As of December 31, 2018, ATRM had federal net operating loss carryforwards (“NOLs”) of approximately $104.7 million and state NOLs of approximately $23.3 million. Section 382 of the Internal Revenue Code of 1986, as amended (the “Code”), imposes an annual limitation on the amount of taxable income that may be offset by a corporation’s NOLs if the corporation experiences an “ownership change” as defined in Section 382 of the Code. An ownership change occurs when the corporation’s “5-percent shareholders” (as defined in Section 382 of the Code) collectively increase their ownership in the corporation by more than 50 percentage points (by value) over a rolling three-year period.
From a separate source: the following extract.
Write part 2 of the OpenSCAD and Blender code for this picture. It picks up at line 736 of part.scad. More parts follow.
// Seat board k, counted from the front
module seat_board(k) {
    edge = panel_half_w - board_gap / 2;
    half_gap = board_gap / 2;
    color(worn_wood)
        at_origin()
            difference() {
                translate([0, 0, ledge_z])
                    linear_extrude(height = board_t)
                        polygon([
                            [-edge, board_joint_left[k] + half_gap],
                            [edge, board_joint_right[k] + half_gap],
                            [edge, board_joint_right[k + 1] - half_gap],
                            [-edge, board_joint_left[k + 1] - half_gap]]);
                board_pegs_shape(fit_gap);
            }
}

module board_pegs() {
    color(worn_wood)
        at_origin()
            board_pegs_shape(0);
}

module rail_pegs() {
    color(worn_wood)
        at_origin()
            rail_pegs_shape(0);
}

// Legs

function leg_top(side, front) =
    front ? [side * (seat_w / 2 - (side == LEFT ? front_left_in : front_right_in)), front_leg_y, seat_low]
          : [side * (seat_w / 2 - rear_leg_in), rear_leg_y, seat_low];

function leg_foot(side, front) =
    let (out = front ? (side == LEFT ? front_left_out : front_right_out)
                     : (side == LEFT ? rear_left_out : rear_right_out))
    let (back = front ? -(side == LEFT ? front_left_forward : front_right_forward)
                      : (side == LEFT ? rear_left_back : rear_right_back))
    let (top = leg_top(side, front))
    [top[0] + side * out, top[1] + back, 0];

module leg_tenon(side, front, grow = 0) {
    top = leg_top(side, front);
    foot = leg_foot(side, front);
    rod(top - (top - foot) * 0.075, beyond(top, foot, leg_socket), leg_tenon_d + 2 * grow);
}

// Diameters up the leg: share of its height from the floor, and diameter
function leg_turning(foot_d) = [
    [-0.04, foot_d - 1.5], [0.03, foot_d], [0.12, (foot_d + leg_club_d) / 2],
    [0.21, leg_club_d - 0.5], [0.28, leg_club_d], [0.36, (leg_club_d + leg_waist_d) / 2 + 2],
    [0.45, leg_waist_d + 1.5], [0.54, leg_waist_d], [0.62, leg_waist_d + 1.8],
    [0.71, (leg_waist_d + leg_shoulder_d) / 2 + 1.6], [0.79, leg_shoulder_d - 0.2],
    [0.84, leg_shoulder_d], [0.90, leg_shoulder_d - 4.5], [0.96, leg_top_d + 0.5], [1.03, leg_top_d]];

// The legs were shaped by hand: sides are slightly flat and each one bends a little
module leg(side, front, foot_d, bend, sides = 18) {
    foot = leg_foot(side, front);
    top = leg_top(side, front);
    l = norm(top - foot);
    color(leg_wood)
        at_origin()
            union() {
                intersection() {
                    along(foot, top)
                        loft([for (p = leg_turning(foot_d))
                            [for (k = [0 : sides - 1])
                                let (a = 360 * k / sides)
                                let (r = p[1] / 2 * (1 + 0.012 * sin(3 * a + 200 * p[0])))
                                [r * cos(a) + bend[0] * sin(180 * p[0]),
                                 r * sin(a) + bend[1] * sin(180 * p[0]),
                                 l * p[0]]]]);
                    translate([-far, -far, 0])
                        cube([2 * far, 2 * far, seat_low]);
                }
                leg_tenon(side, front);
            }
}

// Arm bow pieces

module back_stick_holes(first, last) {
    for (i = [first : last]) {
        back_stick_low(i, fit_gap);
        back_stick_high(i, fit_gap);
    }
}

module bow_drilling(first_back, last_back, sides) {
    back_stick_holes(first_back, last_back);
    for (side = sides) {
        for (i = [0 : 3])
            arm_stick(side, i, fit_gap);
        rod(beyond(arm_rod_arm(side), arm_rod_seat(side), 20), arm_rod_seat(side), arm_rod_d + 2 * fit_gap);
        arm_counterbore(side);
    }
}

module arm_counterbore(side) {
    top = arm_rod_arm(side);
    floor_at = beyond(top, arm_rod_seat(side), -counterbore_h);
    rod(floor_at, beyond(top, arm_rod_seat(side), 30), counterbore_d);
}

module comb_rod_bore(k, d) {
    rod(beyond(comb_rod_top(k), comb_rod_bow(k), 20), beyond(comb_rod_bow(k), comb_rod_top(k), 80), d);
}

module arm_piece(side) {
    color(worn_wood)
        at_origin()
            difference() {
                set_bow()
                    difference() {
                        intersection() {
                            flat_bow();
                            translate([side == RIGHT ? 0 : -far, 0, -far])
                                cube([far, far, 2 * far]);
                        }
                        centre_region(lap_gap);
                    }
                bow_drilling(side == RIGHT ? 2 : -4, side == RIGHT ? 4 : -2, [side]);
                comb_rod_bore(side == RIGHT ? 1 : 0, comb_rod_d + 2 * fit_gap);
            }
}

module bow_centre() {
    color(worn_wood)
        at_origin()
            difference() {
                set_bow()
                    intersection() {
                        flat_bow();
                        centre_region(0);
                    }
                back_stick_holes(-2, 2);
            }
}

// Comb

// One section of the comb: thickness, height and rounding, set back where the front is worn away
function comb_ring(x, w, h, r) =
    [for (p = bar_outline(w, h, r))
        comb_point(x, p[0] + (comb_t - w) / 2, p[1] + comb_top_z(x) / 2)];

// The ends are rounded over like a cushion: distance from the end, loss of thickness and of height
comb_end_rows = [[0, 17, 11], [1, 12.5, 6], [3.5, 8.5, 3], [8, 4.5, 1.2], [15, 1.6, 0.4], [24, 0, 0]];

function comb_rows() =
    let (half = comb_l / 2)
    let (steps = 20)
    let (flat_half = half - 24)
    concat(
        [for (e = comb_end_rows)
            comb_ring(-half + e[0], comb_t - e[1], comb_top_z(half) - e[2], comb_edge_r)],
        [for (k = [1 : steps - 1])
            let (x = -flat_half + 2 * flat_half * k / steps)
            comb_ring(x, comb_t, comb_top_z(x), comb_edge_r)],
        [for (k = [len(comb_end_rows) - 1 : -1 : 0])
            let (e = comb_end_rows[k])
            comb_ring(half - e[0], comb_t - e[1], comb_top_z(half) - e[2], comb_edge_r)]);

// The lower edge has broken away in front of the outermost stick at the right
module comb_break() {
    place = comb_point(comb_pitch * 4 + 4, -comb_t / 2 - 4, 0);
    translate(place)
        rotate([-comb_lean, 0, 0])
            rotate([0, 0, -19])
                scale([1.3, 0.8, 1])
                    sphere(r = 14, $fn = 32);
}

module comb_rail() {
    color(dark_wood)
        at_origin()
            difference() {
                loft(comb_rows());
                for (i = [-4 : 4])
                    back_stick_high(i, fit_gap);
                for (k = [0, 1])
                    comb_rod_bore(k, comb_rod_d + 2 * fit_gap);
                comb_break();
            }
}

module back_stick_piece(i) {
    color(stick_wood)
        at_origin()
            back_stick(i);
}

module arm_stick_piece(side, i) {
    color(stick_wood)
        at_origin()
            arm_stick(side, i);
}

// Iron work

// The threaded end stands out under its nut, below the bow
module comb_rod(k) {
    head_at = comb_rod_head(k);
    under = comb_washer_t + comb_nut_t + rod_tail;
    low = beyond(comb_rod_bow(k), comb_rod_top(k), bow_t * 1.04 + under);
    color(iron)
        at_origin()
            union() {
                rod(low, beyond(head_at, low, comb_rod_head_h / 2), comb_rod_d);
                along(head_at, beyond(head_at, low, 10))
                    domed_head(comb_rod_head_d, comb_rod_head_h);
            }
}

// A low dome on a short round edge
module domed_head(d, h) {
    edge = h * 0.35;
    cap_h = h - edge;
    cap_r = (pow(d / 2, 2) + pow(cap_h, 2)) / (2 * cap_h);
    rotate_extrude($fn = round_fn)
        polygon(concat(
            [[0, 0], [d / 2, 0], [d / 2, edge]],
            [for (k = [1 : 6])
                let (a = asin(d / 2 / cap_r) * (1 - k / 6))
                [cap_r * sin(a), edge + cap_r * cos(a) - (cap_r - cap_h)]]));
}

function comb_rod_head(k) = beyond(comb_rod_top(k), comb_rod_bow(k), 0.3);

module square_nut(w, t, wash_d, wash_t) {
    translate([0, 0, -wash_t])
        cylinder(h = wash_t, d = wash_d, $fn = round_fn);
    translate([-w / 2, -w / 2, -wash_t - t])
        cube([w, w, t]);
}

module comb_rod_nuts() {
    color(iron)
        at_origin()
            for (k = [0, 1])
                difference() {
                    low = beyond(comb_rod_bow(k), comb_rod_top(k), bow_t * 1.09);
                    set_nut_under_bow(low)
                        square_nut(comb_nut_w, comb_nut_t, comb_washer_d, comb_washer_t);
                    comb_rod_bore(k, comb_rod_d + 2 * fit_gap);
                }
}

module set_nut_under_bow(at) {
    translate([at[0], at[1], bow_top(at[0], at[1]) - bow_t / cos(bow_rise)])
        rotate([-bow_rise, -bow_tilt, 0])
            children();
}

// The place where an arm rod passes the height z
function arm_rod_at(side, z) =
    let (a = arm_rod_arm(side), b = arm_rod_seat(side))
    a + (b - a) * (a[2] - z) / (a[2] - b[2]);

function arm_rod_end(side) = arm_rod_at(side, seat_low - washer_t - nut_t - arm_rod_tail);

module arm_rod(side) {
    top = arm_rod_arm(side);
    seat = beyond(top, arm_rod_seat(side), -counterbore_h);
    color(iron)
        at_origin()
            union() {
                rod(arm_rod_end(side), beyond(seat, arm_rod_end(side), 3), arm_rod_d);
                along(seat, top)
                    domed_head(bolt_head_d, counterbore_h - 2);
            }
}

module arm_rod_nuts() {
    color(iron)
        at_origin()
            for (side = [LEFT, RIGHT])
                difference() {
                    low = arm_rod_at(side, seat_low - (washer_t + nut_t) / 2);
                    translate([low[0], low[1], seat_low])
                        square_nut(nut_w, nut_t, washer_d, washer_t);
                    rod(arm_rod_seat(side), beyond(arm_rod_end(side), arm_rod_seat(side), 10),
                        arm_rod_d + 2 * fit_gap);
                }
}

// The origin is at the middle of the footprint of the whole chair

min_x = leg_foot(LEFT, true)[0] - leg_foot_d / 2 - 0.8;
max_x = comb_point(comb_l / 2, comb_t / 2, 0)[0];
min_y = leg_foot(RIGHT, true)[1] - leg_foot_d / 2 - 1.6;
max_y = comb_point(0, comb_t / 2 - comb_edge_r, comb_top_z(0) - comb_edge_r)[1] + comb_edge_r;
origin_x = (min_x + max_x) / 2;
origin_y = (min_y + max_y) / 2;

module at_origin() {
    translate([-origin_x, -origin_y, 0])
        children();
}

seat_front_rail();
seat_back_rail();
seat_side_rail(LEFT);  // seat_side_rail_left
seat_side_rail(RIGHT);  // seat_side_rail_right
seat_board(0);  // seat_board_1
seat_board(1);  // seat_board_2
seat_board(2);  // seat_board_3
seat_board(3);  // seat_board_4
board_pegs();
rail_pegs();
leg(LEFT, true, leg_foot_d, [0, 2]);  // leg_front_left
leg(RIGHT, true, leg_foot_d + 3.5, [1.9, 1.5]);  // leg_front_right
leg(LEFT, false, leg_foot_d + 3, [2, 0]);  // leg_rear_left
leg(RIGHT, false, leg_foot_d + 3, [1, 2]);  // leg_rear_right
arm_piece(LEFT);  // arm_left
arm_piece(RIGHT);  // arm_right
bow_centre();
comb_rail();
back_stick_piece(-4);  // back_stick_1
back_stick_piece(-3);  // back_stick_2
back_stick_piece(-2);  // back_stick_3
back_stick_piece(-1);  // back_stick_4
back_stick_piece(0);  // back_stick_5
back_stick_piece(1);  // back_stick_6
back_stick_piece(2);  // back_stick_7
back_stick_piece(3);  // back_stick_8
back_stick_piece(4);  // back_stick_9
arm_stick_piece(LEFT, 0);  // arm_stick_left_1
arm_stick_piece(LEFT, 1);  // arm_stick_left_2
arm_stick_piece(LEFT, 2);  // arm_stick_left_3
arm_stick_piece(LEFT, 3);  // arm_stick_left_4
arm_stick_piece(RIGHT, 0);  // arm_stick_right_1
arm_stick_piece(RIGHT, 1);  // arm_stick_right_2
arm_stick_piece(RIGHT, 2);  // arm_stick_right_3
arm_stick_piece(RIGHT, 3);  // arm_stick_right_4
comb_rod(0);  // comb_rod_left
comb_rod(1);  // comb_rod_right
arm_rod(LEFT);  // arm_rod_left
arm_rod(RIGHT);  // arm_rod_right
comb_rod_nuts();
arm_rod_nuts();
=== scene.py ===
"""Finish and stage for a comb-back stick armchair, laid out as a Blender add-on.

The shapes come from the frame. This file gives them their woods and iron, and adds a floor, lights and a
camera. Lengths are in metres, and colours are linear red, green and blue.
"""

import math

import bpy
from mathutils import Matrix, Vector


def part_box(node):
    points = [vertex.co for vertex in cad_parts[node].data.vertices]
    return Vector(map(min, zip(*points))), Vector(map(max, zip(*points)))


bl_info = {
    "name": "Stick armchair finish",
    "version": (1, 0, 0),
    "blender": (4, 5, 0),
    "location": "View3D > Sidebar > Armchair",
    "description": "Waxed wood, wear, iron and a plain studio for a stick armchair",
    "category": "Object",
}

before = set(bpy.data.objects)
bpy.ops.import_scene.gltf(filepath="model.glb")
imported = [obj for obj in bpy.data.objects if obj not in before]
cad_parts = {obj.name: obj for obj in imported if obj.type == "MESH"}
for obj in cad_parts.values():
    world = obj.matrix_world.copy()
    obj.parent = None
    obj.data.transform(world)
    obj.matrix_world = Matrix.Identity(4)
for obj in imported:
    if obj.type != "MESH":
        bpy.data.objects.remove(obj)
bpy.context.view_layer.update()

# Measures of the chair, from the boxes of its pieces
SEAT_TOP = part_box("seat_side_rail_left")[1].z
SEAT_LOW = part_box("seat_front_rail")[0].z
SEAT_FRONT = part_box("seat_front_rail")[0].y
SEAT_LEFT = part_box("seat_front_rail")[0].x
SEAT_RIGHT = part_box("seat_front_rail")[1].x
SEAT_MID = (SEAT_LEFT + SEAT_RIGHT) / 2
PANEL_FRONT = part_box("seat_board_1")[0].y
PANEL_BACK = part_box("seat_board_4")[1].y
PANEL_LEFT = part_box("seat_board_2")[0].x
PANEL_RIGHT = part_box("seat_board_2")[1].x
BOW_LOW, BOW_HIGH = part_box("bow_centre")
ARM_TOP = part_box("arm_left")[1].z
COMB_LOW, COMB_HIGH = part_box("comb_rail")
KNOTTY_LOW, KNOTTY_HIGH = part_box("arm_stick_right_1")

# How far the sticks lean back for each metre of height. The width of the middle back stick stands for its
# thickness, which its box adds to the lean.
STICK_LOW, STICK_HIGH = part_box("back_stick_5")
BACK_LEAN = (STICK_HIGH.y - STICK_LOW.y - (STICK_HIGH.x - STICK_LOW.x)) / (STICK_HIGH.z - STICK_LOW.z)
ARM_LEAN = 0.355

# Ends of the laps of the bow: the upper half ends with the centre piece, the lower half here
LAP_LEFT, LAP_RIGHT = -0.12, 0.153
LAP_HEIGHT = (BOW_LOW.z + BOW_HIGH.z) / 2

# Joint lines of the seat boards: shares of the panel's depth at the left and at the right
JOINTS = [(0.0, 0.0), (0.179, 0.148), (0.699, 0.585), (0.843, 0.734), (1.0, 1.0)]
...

Additionally, various states have similar limitations on the use of state NOLs following an ownership change.
 
On February 13, 2014, to protect the tax benefits of ATRM’s NOLs, the Board adopted a Tax Benefit Preservation Plan (the “Rights Plan”) that generally was designed to deter any person from acquiring shares of ATRM’s common stock if the acquisition would result in such person beneficially owning 4.99% or more of the common stock without the approval of the Board.
 
In connection with the adoption of the Rights Plan, on February 13, 2014, the Board authorized and declared a dividend distribution of one right for each outstanding share of ATRM’s common stock to stockholders of record as of the close of business on February 24, 2014. Each right entitled the registered holder to purchase from the Company one one-thousandth of a share of Series B Stock, par value $0.001 per share, of the Company at an exercise price of $30.00 per one one-thousandth of a Preferred Share, subject to adjustment.
 
Subject to certain exceptions specified in the Rights Plan, the rights were to separate from ATRM’s common stock and become exercisable following (i) the 10th business day (or such later date as may be determined by the Board) after the public announcement that an acquiring person had acquired beneficial ownership of 4.99% or more of ATRM’s common stock or (ii) the 10th business day (or such later date as may be determined by the Board) after a person or group announced a tender or exchange offer that would have resulted in ownership by a person or group of 4.99% or more of ATRM’s common stock.
 
Additionally, at any time after the date on which an acquiring person beneficially owned 4.99% or more, but less than 50%, of ATRM’s common stock, the Board was permitted to exchange the rights (except for rights that were voided due to their beneficial ownership by an acquiring person or group), in whole or in part, for shares of ATRM’s common stock at an exchange ratio of one share per right (subject to adjustment), or in certain circumstances, cash or other securities of the Company having a value approximately equal to one share.
 
The operation of the Rights Plan could have caused substantial dilution to a person or group that acquired 4.99% or more of the Company’s common stock on terms not approved by the Board.
 
The adoption of the Rights Plan had no impact on the Company’s consolidated financial statements for fiscal years 2018 or 2017. No rights were exercisable at December 31, 2018. The Rights Plan expired on February 13, 2017.